BEGIN

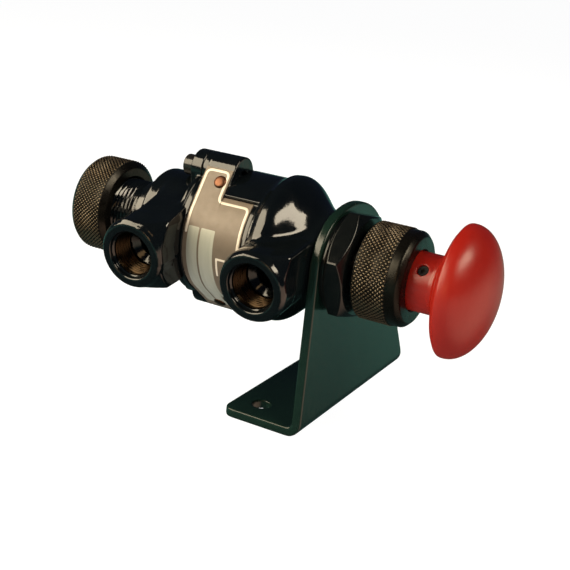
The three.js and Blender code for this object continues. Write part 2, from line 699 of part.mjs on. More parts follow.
// Hexagon with both edges turned down
function panelNut(start) {
  const corner = NUT_FLAT_HALF / Math.cos(Math.PI / 6);
  const hexagon = [];
  for (let i = 0; i < 6; i++) {
    hexagon.push(around(0, corner, 60 * i + NUT_TURN).slice(1));
  }
  const turnedEdges = turned([
    [start, 0], [start, NUT_FLAT_HALF - 0.6], [start + NUT_CHAMFER, NUT_CORNER_R],
    [NUT_END_X - NUT_CHAMFER, NUT_CORNER_R], [NUT_END_X, NUT_FLAT_HALF - 0.6], [NUT_END_X, 0],
  ]);
  return turnedEdges.intersect(raisedAlongX(polygon(hexagon), start - 1, NUT_END_X + 1))
    .subtract(rod(start - 1, NUT_END_X + 1, RIGHT_NECK_R + SEAT_FIT));
}

function palmButton() {
  const underside = BUTTON_RIM_X - BUTTON_FLARE_X;
  const dome = BUTTON_APEX_X - BUTTON_RIM_X;
  const shell = turned([
    [BUTTON_NECK_START_X, 0], [BUTTON_NECK_START_X, BUTTON_NECK_R], [BUTTON_FLARE_X - 2, BUTTON_NECK_R],
    [BUTTON_FLARE_X - 0.8, BUTTON_NECK_R + 0.5], [BUTTON_FLARE_X, BUTTON_NECK_R + 1.65],
    ...UNDERSIDE_SHARES.map(([x, r]) => [BUTTON_FLARE_X + x * underside, r * BUTTON_RIM_R]),
    [BUTTON_RIM_X - 0.9, BUTTON_RIM_R - 0.3],
    [BUTTON_RIM_X, BUTTON_RIM_R], [BUTTON_RIM_X + 1.4, BUTTON_RIM_R],
    ...DOME_SHARES.map(([x, r]) => [BUTTON_RIM_X + x * dome, r * BUTTON_RIM_R]),
    [BUTTON_APEX_X, 0],
  ]);
  return cutFrom(shell, [
    rod(BUTTON_NECK_START_X - 1, STEM_END_X + INNER_FIT, STEM_R + SLIDE_FIT, INNER_FLATS),
    pin(around(SET_SCREW_X, STEM_R - 1, SET_SCREW_ANGLE), around(SET_SCREW_X, BUTTON_NECK_R + 2,
      SET_SCREW_ANGLE), SET_SCREW_R + SLIDE_FIT, 20),
  ]);
}

function setScrew() {
  const end = BUTTON_NECK_R - SET_SCREW_SINK;
  return cutFrom(pin(around(SET_SCREW_X, STEM_R + SLIDE_FIT, SET_SCREW_ANGLE),
    around(SET_SCREW_X, end, SET_SCREW_ANGLE), SET_SCREW_R, 20), [
    pin(around(SET_SCREW_X, end - 1.5, SET_SCREW_ANGLE), around(SET_SCREW_X, end + 1, SET_SCREW_ANGLE),
      SET_SCREW_R * 0.5, 6),
  ]);
}

// One sheet, bent along the foot: the plate stands at the valve's shoulder and the foot runs to -X
function bracket() {
  const bottom = -AXIS_HEIGHT;
  const section = new THREE.Shape();
  section.moveTo(FOOT_FRONT_X, bottom);
  section.lineTo(BRACKET_X - BEND_R, bottom);
  section.absarc(BRACKET_X - BEND_R, bottom + BEND_R + SHEET, BEND_R + SHEET, 1.5 * Math.PI, TAU);
  section.lineTo(BRACKET_X + SHEET, BRACKET_FRONT_R + 10);
  section.lineTo(BRACKET_X, BRACKET_FRONT_R + 10);
  section.absarc(BRACKET_X - BEND_R, bottom + BEND_R + SHEET, BEND_R, 0, -Math.PI / 2, true);
  section.lineTo(FOOT_FRONT_X, bottom + SHEET);
  const bent = new THREE.ExtrudeGeometry(section, {
    depth: BRACKET_BACK_Y + BRACKET_FRONT_R,
    bevelEnabled: false,
    curveSegments: 8,
  });
  bent.rotateX(Math.PI / 2);
  bent.translate(0, BRACKET_BACK_Y, 0);
  const ends = [FOOT_HOLE_END - BRACKET_FRONT_R, BRACKET_BACK_Y - FOOT_HOLE_END];
  const foot = FOOT_FRONT_X + FOOT_HOLE_INSET;
  return cutFrom(solidOf(bent).intersect(plateOutline()), [
    rod(BRACKET_X - 1, BRACKET_X + SHEET + 1, RIGHT_NECK_R + SEAT_FIT),
    ...ends.map((y) => pin([foot, y, bottom - 1], [foot, y, bottom + SHEET + 1], FOOT_HOLE_R, 28)),
    footCorner(-BRACKET_FRONT_R, 1),
    footCorner(BRACKET_BACK_Y, -1),
  ]);
}

// Side view of the bracket: straight front edge, round top in two arcs, and a sloping back edge that ends
// with a small round at the bend
function plateOutline() {
  const topR = BRACKET_FRONT_R + Math.hypot(TOP_ARC_Y, TOP_ARC_DROP);
  const meetZ = BACK_EDGE_HEIGHT - AXIS_HEIGHT;
  const toCorner = [BRACKET_BACK_Y - TOP_ARC_Y, meetZ + TOP_ARC_DROP];
  const lean = Math.atan2(toCorner[1], toCorner[0]) + Math.acos(topR / Math.hypot(...toCorner));
  const join = Math.atan2(TOP_ARC_DROP, -TOP_ARC_Y);
  const outline = new THREE.Shape();
  outline.moveTo(-BRACKET_FRONT_R, -AXIS_HEIGHT - 1);
  outline.lineTo(BRACKET_BACK_Y, -AXIS_HEIGHT - 1);
  outline.lineTo(BRACKET_BACK_Y, meetZ - PLATE_CORNER_R);
  outline.quadraticCurveTo(BRACKET_BACK_Y, meetZ, BRACKET_BACK_Y - PLATE_CORNER_R * Math.sin(lean),
    meetZ + PLATE_CORNER_R * Math.cos(lean));
  outline.absarc(TOP_ARC_Y, -TOP_ARC_DROP, topR, lean, join);
  outline.absarc(0, 0, BRACKET_FRONT_R, join, Math.PI);
  return raisedAlongX(outline, FOOT_FRONT_X - 1, BRACKET_X + SHEET + 1, 1, 20);
}

// What the round takes off a free corner of the foot
function footCorner(y, inward) {
  const outline = new THREE.Shape();
  outline.moveTo(FOOT_FRONT_X - 1, y - inward);
  outline.lineTo(FOOT_FRONT_X + FOOT_CORNER_R, y - inward);
  outline.lineTo(FOOT_FRONT_X + FOOT_CORNER_R, y);
  outline.absarc(FOOT_FRONT_X + FOOT_CORNER_R, y + inward * FOOT_CORNER_R, FOOT_CORNER_R,
    -inward * Math.PI / 2, Math.PI, inward > 0);
  outline.lineTo(FOOT_FRONT_X - 1, y + inward * FOOT_CORNER_R);
  const raised = new THREE.ExtrudeGeometry(outline, {
    depth: SHEET + 2,
    bevelEnabled: false,
    curveSegments: 6,
  });
  raised.translate(0, 0, -AXIS_HEIGHT - 1);
  return solidOf(raised);
}

const valve = new THREE.Group();
valve.name = 'palm_button_valve';
valve.position.set(-FOOT_MID_X, 0, AXIS_HEIGHT);

const body = new THREE.Group();
body.name = 'body';
body.rotation.x = BODY_TILT;
body.add(
  piece('main_body', mainBody(), blackPaint),
  piece('left_head', leftHead(), blackPaint),
  piece('end_cap', endCap(), bronze),
  piece('end_cap_seal', tube(LEFT_NECK_END_X - CAP_SEAL_THICK, LEFT_NECK_END_X, CAP_SEAL_INNER_R,
    CAP_SEAL_OUTER_R), rubber),
  piece('spring_disc', rod(CAP_FLOOR_X, SPRING_START_X, SPRING_DISC_R, INNER_FLATS), steel),
  piece('lug_screw_top', lugScrew(1), steel),
  piece('lug_screw_bottom', lugScrew(-1), steel),
  piece('nameplate', nameplate(), plateMetal),
  piece('plate_rivet_top', plateRivet(1), copper),
  piece('plate_rivet_bottom', plateRivet(-1), copper),
  ...sealStack(),
  piece('gland_bush', glandBush(), bronze),
  piece('stem_wiper', tube(COLLAR_STEP_X - WIPER_THICK, COLLAR_STEP_X, STEM_R + INNER_FIT, WIPER_R,
    INNER_FLATS), rubber),
);

const plunger = new THREE.Group();
plunger.name = 'plunger';
plunger.add(
  piece('spool', spool(), steel),
  piece('stem', stem(), steel),
  piece('stop_ring', tube(SPOOL_END_X, SPOOL_END_X + STOP_RING_THICK, STEM_R + INNER_FIT, STOP_RING_R,
    INNER_FLATS), steel),
  piece('spring_seat', springSeat(), steel),
  piece('return_spring', returnSpring(), steel),
  piece('palm_button', palmButton(), redPlastic),
  piece('button_set_screw', setScrew(), steel),
);
body.add(plunger);

const clampedOn = new THREE.Group();
clampedOn.name = 'clamped_on';
clampedOn.add(
  piece('mounting_bracket', bracket(), satinBlack),
  piece('panel_washer', tube(BRACKET_X + SHEET, BRACKET_X + SHEET + WASHER_THICK, RIGHT_NECK_R + SEAT_FIT,
    WASHER_R), steel),
  piece('panel_nut', panelNut(BRACKET_X + SHEET + WASHER_THICK), steel),
  piece('knurled_collar', knurledCollar(), bronze),
);

valve.add(body, clampedOn);

export default valve;
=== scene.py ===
import math

import bpy
import numpy as np
from mathutils import Matrix, Vector


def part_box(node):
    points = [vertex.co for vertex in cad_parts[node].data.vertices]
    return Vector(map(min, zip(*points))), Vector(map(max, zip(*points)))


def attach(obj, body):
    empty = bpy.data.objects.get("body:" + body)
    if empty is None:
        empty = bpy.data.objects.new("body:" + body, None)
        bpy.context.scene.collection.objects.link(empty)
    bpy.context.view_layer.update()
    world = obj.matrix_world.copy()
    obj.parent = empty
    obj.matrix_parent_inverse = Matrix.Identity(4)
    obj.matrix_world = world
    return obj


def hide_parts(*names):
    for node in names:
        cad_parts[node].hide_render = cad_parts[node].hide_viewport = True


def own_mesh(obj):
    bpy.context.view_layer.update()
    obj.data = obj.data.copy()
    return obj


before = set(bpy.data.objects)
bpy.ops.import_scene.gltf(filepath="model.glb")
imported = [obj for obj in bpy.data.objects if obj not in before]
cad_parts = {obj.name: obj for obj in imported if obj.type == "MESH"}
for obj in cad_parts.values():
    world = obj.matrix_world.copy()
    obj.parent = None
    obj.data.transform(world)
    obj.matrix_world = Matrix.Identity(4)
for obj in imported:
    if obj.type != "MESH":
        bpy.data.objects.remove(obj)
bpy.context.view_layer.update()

# Sizes are in millimetres. Stations along the axis are measured from the midpoint between the front ports.

# Frame
AXIS_HEIGHT = 68.5
BODY_TILT = 0.15
FOOT_MID_X = 26.8

# Castings
JOINT_X = -14.9
RIM_R = 26.0
RIM_END_X = -12.2
SEAT_R = 25.0
PAD_START_X = 0.1
PAD_END_X = 15.6
PAD_R = 26.9
PAD_ROOT_R = 18.0
PAD_FROM_ANGLE = math.radians(57)
BELL_PEAK_X = 21.6
BELL_R = 29.1
BELL_END_X = 38.0
SHOULDER_R = 18.6
FLANGE_START_X = -17.2
HEAD_R = 21.0
HEAD_START_X = -37.0
LEFT_SHOULDER_X = -44.3
LEFT_SHOULDER_R = 14.4
LEFT_CONE_END_X = -38.6
LEFT_CONE_END_R = 15.6
BORE_R = 9.0
BODY_BORE_END_X = 43.2
GLAND_BORE_R = 8.5
HEAD_BORE_END_X = -38.0
SPRING_PASSAGE_R = 6.4
SPRING_CHAMBER_R = 8.6
SPRING_CHAMBER_END_X = -41.0

# Front and rear ports
PORT_X = 26.8
PORT_REACH = 39.5
PORT_ROOT = 30.0
PORT_SHOULDER = 37.5
PORT_TURNED_R = 14.0
PORT_FACE_R = 12.9
PORT_MOUTH_R = 9.6
PORT_MOUTH_DEPTH = 1.4
PORT_BORE_R = 8.25
PORT_THREAD_DEPTH = 0.55
PORT_DEPTH = 13.0
PORT_DRILL_R = 6.0
PORT_PITCH = 1.34
BOSS_HALF = 13.2
BOSS_ROUND = 11.0
BOSS_SMALL_ROUND = 1.2
BOSS_EDGE = 0.6
RIDGE_START_X = -31.0
RIDGE_TOP_R = 0.98 * HEAD_R
RIDGE_TOP_ANGLE = math.radians(78)
RIDGE_FILLET = 2.5
HEAD_FILLET = 1.6
BODY_FILLET = 2.4
REAR_FILLET = 2.0
REAR_PORT_REACH = 30.5
REAR_PORT_DEPTH = 9.0
REAR_BOSS_R = 14.2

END

**WHAT NEEDS TO BE DONE**: Repeat word for word the lines from the line with "obj.matrix_world = Matrix.Identity(4)" to the line with "SPRING_CHAMBER_END_X = -41.0", both lines included.

**ANSWER TO THE TASK**:
    obj.matrix_world = Matrix.Identity(4)
for obj in imported:
    if obj.type != "MESH":
        bpy.data.objects.remove(obj)
bpy.context.view_layer.update()

# Sizes are in millimetres. Stations along the axis are measured from the midpoint between the front ports.

# Frame
AXIS_HEIGHT = 68.5
BODY_TILT = 0.15
FOOT_MID_X = 26.8

# Castings
JOINT_X = -14.9
RIM_R = 26.0
RIM_END_X = -12.2
SEAT_R = 25.0
PAD_START_X = 0.1
PAD_END_X = 15.6
PAD_R = 26.9
PAD_ROOT_R = 18.0
PAD_FROM_ANGLE = math.radians(57)
BELL_PEAK_X = 21.6
BELL_R = 29.1
BELL_END_X = 38.0
SHOULDER_R = 18.6
FLANGE_START_X = -17.2
HEAD_R = 21.0
HEAD_START_X = -37.0
LEFT_SHOULDER_X = -44.3
LEFT_SHOULDER_R = 14.4
LEFT_CONE_END_X = -38.6
LEFT_CONE_END_R = 15.6
BORE_R = 9.0
BODY_BORE_END_X = 43.2
GLAND_BORE_R = 8.5
HEAD_BORE_END_X = -38.0
SPRING_PASSAGE_R = 6.4
SPRING_CHAMBER_R = 8.6
SPRING_CHAMBER_END_X = -41.0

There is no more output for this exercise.